# Type of quiver



## Robert43 (Aug 2, 2004)

Hi just wondering what type of quiver you people use & brand model etc thanks


----------



## Destroyer (Sep 11, 2009)

Field, Hoyt.


----------



## athomPT (Dec 14, 2008)

Field Easton


----------



## Robert43 (Aug 2, 2004)

Hi what do you think of these quiver never lose a arrow? thanks


----------



## Destroyer (Sep 11, 2009)

I actually drop less arrows with the field quiver than my side quivers. The only downside to a field quiver is that you can't see what arrow your choosing as easy and you need to organize arrows better.


----------



## Kade (Jan 11, 2011)

Field quiver for me. I won't ever use a regular hip quiver again. Been using a field one for over 10 years now. I have an Easton one now, and an Angel in the closet that is on standby. 

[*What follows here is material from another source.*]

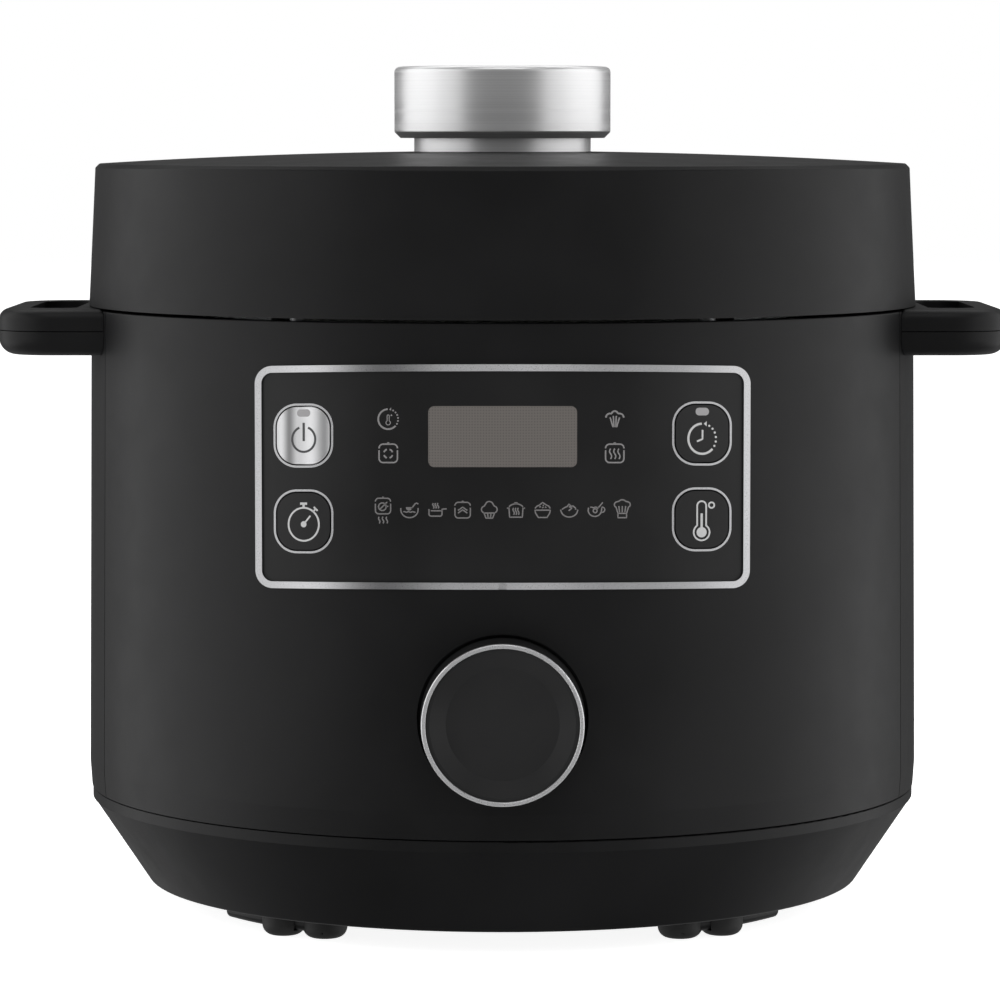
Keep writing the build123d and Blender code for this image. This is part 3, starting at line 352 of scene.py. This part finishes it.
def turned_metal(name, colour, roughness, bump=0.15, lacquer=0.0):
    """Metal turned on the cooker's axis: rings by radius and fine lines by height."""
    material, tree, shader = new_material(name)
    shader.inputs["Metallic"].default_value = 1.0 - lacquer
    coords = tree.nodes.new("ShaderNodeTexCoord")
    split = tree.nodes.new("ShaderNodeSeparateXYZ")
    tree.links.new(coords.outputs["Object"], split.inputs["Vector"])
    radius = tree.nodes.new("ShaderNodeVectorMath")
    radius.operation = "LENGTH"
    flat = tree.nodes.new("ShaderNodeCombineXYZ")
    tree.links.new(split.outputs["X"], flat.inputs["X"])
    tree.links.new(split.outputs["Y"], flat.inputs["Y"])
    tree.links.new(flat.outputs["Vector"], radius.inputs[0])
    place = tree.nodes.new("ShaderNodeCombineXYZ")
    tree.links.new(radius.outputs["Value"], place.inputs["X"])
    tree.links.new(split.outputs["Z"], place.inputs["Y"])
    lines = tree.nodes.new("ShaderNodeTexNoise")
    lines.noise_dimensions = "2D"
    lines.inputs["Scale"].default_value = 2600.0
    lines.inputs["Detail"].default_value = 2.0
    tree.links.new(place.outputs["Vector"], lines.inputs["Vector"])
    dark = tuple(c * 0.92 for c in colour)
    tint = ramp_between(tree, lines.outputs["Fac"], 0.3, 0.7, 0.0, 1.0)
    tree.links.new(mix_colours(tree, tint, dark, colour), shader.inputs["Base Color"])
    rough = ramp_between(tree, lines.outputs["Fac"], 0.3, 0.7, roughness - 0.04, roughness + 0.06)
    tree.links.new(rough, shader.inputs["Roughness"])
    add_bump(tree, shader, lines.outputs["Fac"], bump, 0.00002)
    return material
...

Don't loose any arrows because I installed magnets in the bottom of mine :wink:


----------



## mag41vance (Mar 13, 2008)

Easton pro tour Hip. For all of my Field Archery arrow, and accessory needs.  Room enough for "concealed carry" :noidea:


----------



## Spoon13 (Feb 20, 2007)

I have the Aurora Shark Field quiver. I have an Aurora Hip quiver but definitely prefer the Field. Plenty of room to carry my stuff and it stays out of my way.


----------



## TNMAN (Oct 6, 2009)

There was a time (before NFAA's crackdown) when any good hip quiver was closely evaluated and judged (by pro's and joe's alike) by how many cold beers it would hold. Those days are long gone, but I still prefer a big hip quiver.

edit: the concealed carry comment made me think of this


----------



## Rolo (Dec 16, 2002)

95% of the time, a field quiver. My wife bought me an Angel which is really nice (I wouldn't have bought it for myself). Before that it was a Fist.

For rubber deer and most time for hunting practice, I use an Easton target quiver...it holds more stuff, and I don't mind putting broadheads in it.


----------



## montigre (Oct 13, 2008)

Hip--Easton--gotta push it back out of the way when shooting on a line though or risk some nasty looks. Have been thinking of trying one of Easton's field quivers.


----------



## Praeger (Jan 7, 2011)

Easton Field Quiver, although you've got make sure the vendor knows the difference between which is right handed and which is left handed; prefer arrows pointing back, less to catch on in close quarters.


----------



## ravenbow (Apr 2, 2008)

Easton Field quiver with an Angel on the way.


----------



## proelite06 (Feb 9, 2011)

I use a field quiver Angel, Hoyt, or Easton. The Easton has been designated as my hunting arrow practice quiver. The Angel and Hoyt I have been going back and forth and finally made up my mind and am going back to the Angel just switched everything back to it last night.


----------



## Robert43 (Aug 2, 2004)

Thanks all will try a Hoyt 1 as the local store has 1


----------



## mathewsdad (Apr 26, 2012)

angel- black and yellow


----------